Bruxelles – Ciò che accade in Italia con la mafia, spesso, non è compreso all’estero. La sentenza della Corte di Giustizia Ue, che condanna il nostro paese per aver violato i diritti umani del capo mafioso Bernardo Provenzano (sottoponendolo a trattamenti inumani e degradanti), dimostra che non si conosce il sistema mafioso italiano. Lo ha affermato oggi Federico Cafiero De Raho, procuratore nazionale antimafia, nel corso del seminario di alto livello dal titolo Belgium & Italy: The fight against organized crime and terrorism, tenutosi oggi pomeriggio a Bruxelles, presso il campus universitario Vub.
“Per i capi mafiosi è normale impartire ordini fino all’esalazione dell’ultimo respiro. Ecco perché è stato necessario prendere determinate misure”. Per De Raho, in altre parole, “niente è violato nei diritti di chi ha sbagliato”, nei confronti dei quali (così come per i terroristi radicalizzati) sono previsti anche progetti di recupero all’interno delle carceri.

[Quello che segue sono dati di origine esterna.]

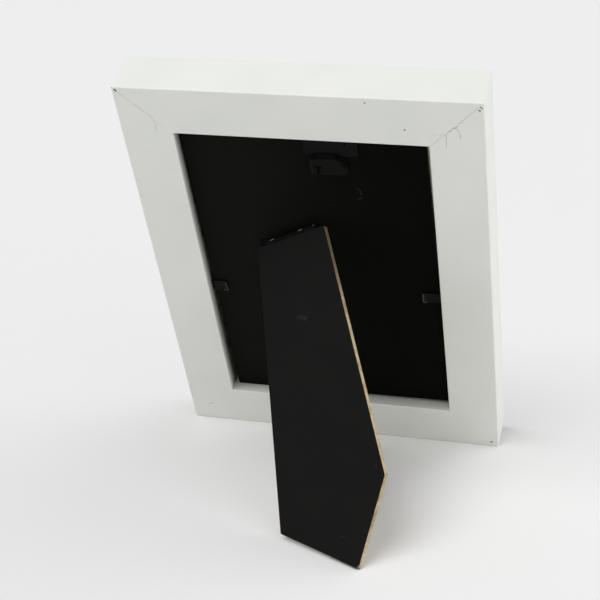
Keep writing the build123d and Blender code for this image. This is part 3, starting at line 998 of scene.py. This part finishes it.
def hanger(material):
    """The hanger from one sheet. Its height over the board follows from how far a point lies
    inside the pocket's outline, a box with two round corners, by a smooth step over the slope.
    Below the strip the columns close in to that outline, and the strip's own corners are round.
    """
    straight = POCKET_HALF - POCKET_ROUND
    low_over = STRIP_LOW - POCKET_HEIGHT + POCKET_ROUND
    low_width = straight + np.sqrt(POCKET_ROUND ** 2 - low_over ** 2)
    notch_sides = [
        (NOTCH_MIDDLE + side * width / 2) / POCKET_HALF
        for width in (NOTCH_BAR, NOTCH_WIDTH)
        for side in (-1, 1)
    ]
    share = breaks(-1.0, *notch_sides, 1.0, step=SHARE_STEP)
    left = breaks(STRIP_LEFT, -low_width, step=HANGER_STEP)[:-1]
    slit_sides = (SLIT_MIDDLE - SLIT_WIDTH / 2, SLIT_MIDDLE + SLIT_WIDTH / 2)
    right = breaks(low_width, *slit_sides, STRIP_RIGHT, step=HANGER_STEP)[1:]
    low_rows = breaks(
        0,
        NOTCH_HEIGHT - NOTCH_BAR_WIDTH / 2,
        NOTCH_HEIGHT,
        NOTCH_HEIGHT + NOTCH_BAR_WIDTH / 2,
        STRIP_LOW,
        step=HANGER_STEP,
    )
    high_rows = breaks(STRIP_LOW, SLIT_LOW, STRIP_HIGH, step=HANGER_STEP)[1:]
    rows = np.concatenate([low_rows, high_rows])
    over = np.clip(rows - POCKET_HEIGHT + POCKET_ROUND, 0, POCKET_ROUND * 0.999)
    half = straight + np.sqrt(POCKET_ROUND ** 2 - over ** 2)
    half = np.where(rows > STRIP_LOW, low_width, half)
    x = np.concatenate([
        np.tile(left, (len(rows), 1)),
        share[None] * half[:, None],
        np.tile(right, (len(rows), 1)),
    ], 1)
    y = np.tile(rows[:, None], (1, x.shape[1]))
    strip_middle = (STRIP_LEFT + STRIP_RIGHT) / 2
    from_end = (STRIP_RIGHT - STRIP_LEFT) / 2 - np.abs(x - strip_middle)
    corner = np.clip(STRIP_ROUND - from_end, 0, STRIP_ROUND)
    lift = STRIP_ROUND - np.sqrt(STRIP_ROUND ** 2 - corner ** 2)
    fade = np.clip((STRIP_HIGH - y) / (STRIP_HIGH - STRIP_LOW), 0, 1)
    y = y + lift * fade
    beyond_x = np.maximum(np.abs(x) - straight, 0)
    beyond_y = np.maximum(y - POCKET_HEIGHT + POCKET_ROUND, 0)
    depth_inside = POCKET_ROUND - np.hypot(beyond_x, beyond_y)
    step = np.clip(depth_inside / POCKET_SLOPE, 0, 1)
    z = HANGER_SHEET / 2 + POCKET_RISE * step * step * (3 - 2 * step)
    mid_x = (x[:-1, :-1] + x[:-1, 1:]) / 2
    mid_y = (rows[:-1] + rows[1:])[:, None] / 2
    columns = np.arange(x.shape[1] - 1)
    in_pocket = (columns >= len(left)) & (columns < len(left) + len(share) - 1)
    kept = in_pocket[None] | (mid_y > STRIP_LOW)
    notch = (np.abs(mid_x - NOTCH_MIDDLE) < NOTCH_WIDTH / 2) & (mid_y < NOTCH_HEIGHT)
    in_bar = np.abs(mid_y - NOTCH_HEIGHT) < NOTCH_BAR_WIDTH / 2
    bar = (np.abs(mid_x - NOTCH_MIDDLE) < NOTCH_BAR / 2 + SLACK) & in_bar
    slit = (np.abs(mid_x - SLIT_MIDDLE) < SLIT_WIDTH / 2) & (mid_y > SLIT_LOW)
    kept = kept & ~notch & ~bar & ~slit
    middle = np.stack([x, y, z], 2)
    return thick_sheet("pressed_hanger", HANGER, middle, HANGER_SHEET, kept, material, True)


# The flexible tabs, each one bent sheet out of the side wall

LEFT_TAB_UP = 88.0
LEFT_TAB_REACH = 7.5
RIGHT_TAB_UP = 90.3
RIGHT_TAB_REACH = 8.6
TAB_WIDTH = 5.3
TAB_SHEET = 0.4
TAB_GAP = 0.4
TAB_LIFT = np.radians(25)
TAB_LIP = 1.7
TAB_ROUND = 0.9
TAB_ROOT = 1.2
TAB_IN_WALL = 3.0
TAB_BEND = 0.9
TAB_ROW_STEP = 0.12
TAB_COLUMN_STEP = 0.25


def tab(side, up, reach, material):
    """A tab at a height up the back: flat out of the wall, then its lip bent up on a short arc,
    with a round end."""
    body = {-1: "left_tab", 1: "right_tab"}[side]
    level = TAB_GAP + TAB_SHEET / 2 - BOARD_RECESS
    wall = in_room(BACK, (side * (OUTER_WIDTH / 2 - RAIL_WIDTH), up, level))
    place = (wall, np.array([-side * ACROSS, -side * UP, OUT]))
    flat = reach - TAB_LIP * np.cos(TAB_LIFT)
    bend = (flat - TAB_BEND / 2, flat + TAB_BEND / 2)
    tip = flat + TAB_LIP
    along = breaks(-TAB_IN_WALL, 0, TAB_ROOT, *bend, tip - TAB_ROUND, tip, step=TAB_ROW_STEP)
    across = breaks(-TAB_WIDTH / 2, TAB_WIDTH / 2, step=TAB_COLUMN_STEP)
    turned = np.clip((along - bend[0]) / TAB_BEND, 0, 1) * TAB_LIFT
    steps = np.diff(along, prepend=along[0])
    x = along[0] + np.cumsum(steps * np.cos(turned))
    z = np.cumsum(steps * np.sin(turned))
    from_end = np.clip(along - along[-1] + TAB_ROUND, 0, TAB_ROUND)
    narrow = TAB_ROUND - np.sqrt(TAB_ROUND ** 2 - from_end ** 2)
    share = 1 - narrow / (TAB_WIDTH / 2)
    middle = np.stack([
        np.tile(x[:, None], (1, len(across))),
        across[None] * share[:, None],
        np.tile(z[:, None], (1, len(across))),
    ], 2)
    kept = np.ones((len(along) - 1, len(across) - 1), bool)
    sheet = thick_sheet("bent_" + body, place, middle, TAB_SHEET, kept, material, False)
    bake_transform(sheet)
    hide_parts(body + "_blade", body + "_shank")


# Marks on the paper and the hardboard, in millimetres on the board and on the leg

# Painted light over the board's left side, which the light reaches past the leg
BOARD_PAINTED_LIGHT = [((-46.0, -40.0), (-34.0, 60.0), 62.0)]
BOARD_DUST = [
    ((20.7, 49.8), (21.9, 49.0), 0.5),
    ((21.9, 49.0), (22.2, 46.6), 0.5),
    ((22.0, 44.9), (20.4, 44.3), 0.5),
    ((9.4, 40.3), (9.6, 40.2), 0.5),
]
LEG_DUST = [
    ((0.6, -36.0), (3.6, -37.4), 1.6),
    ((25.6, -103.2), (25.8, -103.7), 0.6),
    ((4.6, -127.8), (5.8, -128.0), 0.4),
]
LEG_WEAR = [((9.5, -141.2), (10.0, -140.8))]
# The leg's hardboard darker towards the top of its right edge near the hinge, and painted contact shade along its
# foot on the floor
LEG_DARKENING = [
    ((19.6, -1.0), (20.6, -10.0), 2.0, 34.0, "#5C5138"),
    ((9.2, -141.8), (-25.3, -122.0), 0.4, 0.9, "#24211C"),
]

# Marks on the steel, in millimetres: painted glints on the hinge's knuckles and on the tabs'
# lips, and painted shade on the hinge's heels and in the hanger's creases

# Painted glints where the knuckles and the tabs' lips catch the light
KNUCKLE_GLINTS = [((-9.6, 0.8), (-8.0, 0.9)), ((5.2, 0.8), (6.8, 0.9)), ((12.8, 0.8), (13.0, 0.8))]
TAB_LIP_GLINTS = [
    ((-45.2, 90.2), (-44.6, 85.8)),
    ((-46.6, 85.5), (-44.8, 85.5)),
    ((43.7, 92.6), (43.5, 88.4)),
    ((43.7, 88.0), (45.0, 87.9)),
]
# Painted shade: near-black on the hinge's heels and on the upper wall of the hanger's pocket
SHADED_HEELS = [((-14.2, -0.6), (-14.2, 2.4)), ((14.2, -0.6), (14.2, 2.4))]
POCKET_CREASE_SHADE = [
    ((-6.6, 8.0), (-3.0, 8.9)),
    ((-3.0, 8.9), (4.0, 8.9)),
    ((4.0, 8.9), (6.4, 7.6)),
    ((6.4, 7.6), (7.5, 4.4)),
]
TAB_GLINT_SHARE = 0.14

# The pieces

rails()
boards()
dress(["corner_nails"], bare_nail_steel())
picture()

dark = ("#0E0E0D", "#141413")
tab_dark = ("#121211", "#1A1A19")
hinge_steel = black_lacquered_steel("black_hinge_steel", LEG, dark, KNUCKLE_GLINTS, 1.0, SHADED_HEELS)
hanger_steel = black_lacquered_steel("black_hanger_steel", HANGER, dark, [], 0.0, POCKET_CREASE_SHADE)
tab_steel = black_lacquered_steel("black_tab_steel", BACK, tab_dark, TAB_LIP_GLINTS, TAB_GLINT_SHARE, [])

leg_leaf_width = BARREL + 2 * (KNUCKLE_GAP + HEEL_WIDTH)
board_leaf_width = BARREL - KNUCKLE_GAP
outer_knuckles = range(0, KNUCKLES, 2)
inner_knuckles = range(1, KNUCKLES, 2)
stand_in(
    leaf("rolled_leg_leaf", LEG, leg_leaf_width, outer_knuckles, True, hinge_steel),
    "leg", "black_steel", "hinge_leg_leaf",
)
stand_in(
    leaf("rolled_board_leaf", BOARD_LEAF, board_leaf_width, inner_knuckles, False, hinge_steel),
    "frame", "black_steel", "hinge_board_leaf",
)
stand_in(pin(hinge_steel), "frame", "black_steel", "hinge_pin")
stand_in(hanger(hanger_steel), "frame", "black_steel", "hanger")
tab(-1, LEFT_TAB_UP, LEFT_TAB_REACH, tab_steel)
tab(1, RIGHT_TAB_UP, RIGHT_TAB_REACH, tab_steel)

# Floor

FLOOR_REACH = 6.0


def pale_floor():
    """A wide pale sheet at floor level."""
    corners = [(-1, -1, 0), (1, -1, 0), (1, 1, 0), (-1, 1, 0)]
    mesh = bpy.data.meshes.new("pale_floor")
    mesh.from_pydata([tuple(FLOOR_REACH * v for v in c) for c in corners], [], [(0, 1, 2, 3)])
    floor = bpy.data.objects.new("pale_floor", mesh)
    bpy.context.scene.collection.objects.link(floor)
    material, tree, shader = new_material("pale_floor_sheet")
    set_sockets(shader, Base_Color=linear("#F1F1F1"), Roughness=0.9, Specular_IOR_Level=0.1)
    mesh.materials.append(material)


pale_floor()

# Light: a pale room that is open on the picture's right, a ceiling and one broad soft lamp
# above, left of the camera

WINDOW_WAY = (-1.0, 0.0, 0.0)
WINDOW_STRENGTH = 1.45
CEILING_STRENGTH = 0.38
BACKDROP = 0.84
LAMP_WAY = Vector((0.35, 0.57, 1.0)).normalized()
LAMP_STRENGTH = 1.57
LAMP_SPREAD = np.radians(40.0)


def facing(tree, direction, way, strength):
    """Light that falls off with the cosine from one way."""
    weighed = [strength * part for part in way]
    cosine = vector_math(tree, "DOT_PRODUCT", direction, weighed).outputs["Value"]
    return number_math(tree, "MAXIMUM", cosine, 0.0)


def lights():
    """The room's light by direction and the soft lamp. The camera and mirrored rays see an
    even pale backdrop instead, as pale as the floor."""
    world = bpy.data.worlds.new("pale_room")
    bpy.context.scene.world = world
    world.use_nodes = True
    tree = world.node_tree
    sky = tree.nodes["Background"]
    sky.inputs["Color"].default_value = linear("#FFFFFF")
    direction = add(tree, "ShaderNodeTexCoord").outputs["Generated"]
    window = facing(tree, direction, WINDOW_WAY, WINDOW_STRENGTH)
    ceiling = facing(tree, direction, (0, 0, 1), CEILING_STRENGTH)
    room = number_math(tree, "ADD", window, ceiling)
    path = add(tree, "ShaderNodeLightPath").outputs
    direct = number_math(tree, "ADD", path["Is Camera Ray"], path["Is Glossy Ray"])
    seen = number_math(tree, "ADD", direct, path["Is Transmission Ray"], use_clamp=True)
    strength = add(tree, "ShaderNodeMix", links={0: seen, 2: room})
    strength.inputs[3].default_value = BACKDROP
    tree.links.new(strength.outputs[0], sky.inputs["Strength"])
    lamp = bpy.data.lights.new("soft_lamp", "SUN")
    lamp.energy = LAMP_STRENGTH
    lamp.angle = LAMP_SPREAD
    holder = bpy.data.objects.new("soft_lamp", lamp)
    bpy.context.scene.collection.objects.link(holder)
    holder.rotation_euler = LAMP_WAY.to_track_quat("Z", "Y").to_euler()


lights()

# Camera: behind the frame, a little to the right, looking down

CAMERA_PLACE = Vector((-0.14719, 0.55656, 0.30156))
CAMERA_AIM = Vector((0.00508, 0.00445, 0.08666))
CAMERA_ROLL = np.radians(-0.9)
CAMERA_LENS = 87.0


def camera():
    """The camera, level but for a small roll about its own line of sight."""
    data = bpy.data.cameras.new("camera")
    data.sensor_width = 36.0
    data.lens = CAMERA_LENS
    data.clip_start = 0.01
    holder = bpy.data.objects.new("camera", data)
    bpy.context.scene.collection.objects.link(holder)
    sight = (CAMERA_PLACE - CAMERA_AIM).to_track_quat("Z", "Y").to_matrix()
    holder.matrix_world = Matrix.Translation(CAMERA_PLACE) @ (
        sight @ Matrix.Rotation(CAMERA_ROLL, 3, "Z")
    ).to_4x4()
    bpy.context.scene.camera = holder


camera()
bpy.context.scene.view_settings.view_transform = "Standard"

“L’Italia è attenta ai diritti umani, dobbiamo riconoscere quel che c’è di buono nel nostro paese e la nostra Costituzione è tra queste cose”, ha sostenuto De Raho. “Il regime speciale di cui al 41 bis e la sua introduzione nel nostro ordinamento è stata una necessità. Credo che gli altri paesi dovrebbero riflettere e guardare alla storia italiana, studiando il fenomeno della mafia e della ‘ndrangheta, verificando quali sono le modalità attraverso le quali vengono impartiti gli ordini e quali sono le regole interne alle cosche mafiose”.
Il procuratore parla in proposito anche della criminalità organizzata in Sud America, con i cui paesi l’Unione europea sta attualmente collaborando nell’ambito di ‘El Paccto’, progetto che vede l’Italia come una dei protagonisti assoluti. Non a caso, ovviamente: il nostro paese si è infatti dimostrato capace di fronteggiare le mafie anche tramite il sistema penitenziario, che nei paesi latinoamericani “spesso è controllato dalla stessa criminalità organizzata, che comanda all’interno delle prigioni”. Riconosciuto a livello internazionale, il nostro sistema a detta di De Raho funziona, e precisa: “Ogni paese deve provvedere ad adottare interventi che consentano di contrastare efficacemente il crimine organizzato”, il quale ha regole forti e rigorose per cui “uno Stato si deve preoccupare non solo di tutelare i diritti del detenuto, ma anche quelli delle persone che si trovano fuori da carcere, la società civile, che spesso viene soggiogata dalla mafia”.
In alcuni territori italiani, evidenzia il procuratore, la mafia comanda tutto. “In Belgio o in altri paesi europei si ha un riflesso talmente tiepido di quella che è la criminalità organizzata, che non consente di comprenderla completamente”. In alcuni paesi del sud italico, la cosca “comanda tutto, determina le elezioni, le attività economiche, impone le proprie imprese negli appalti. Si ha un vero e proprio sovvertimento della democrazia”.
“In Italia ci battiamo per ripristinare il rispetto delle regole, e proprio per far valere le regole sono morti tanti italiani”, conclude De Raho.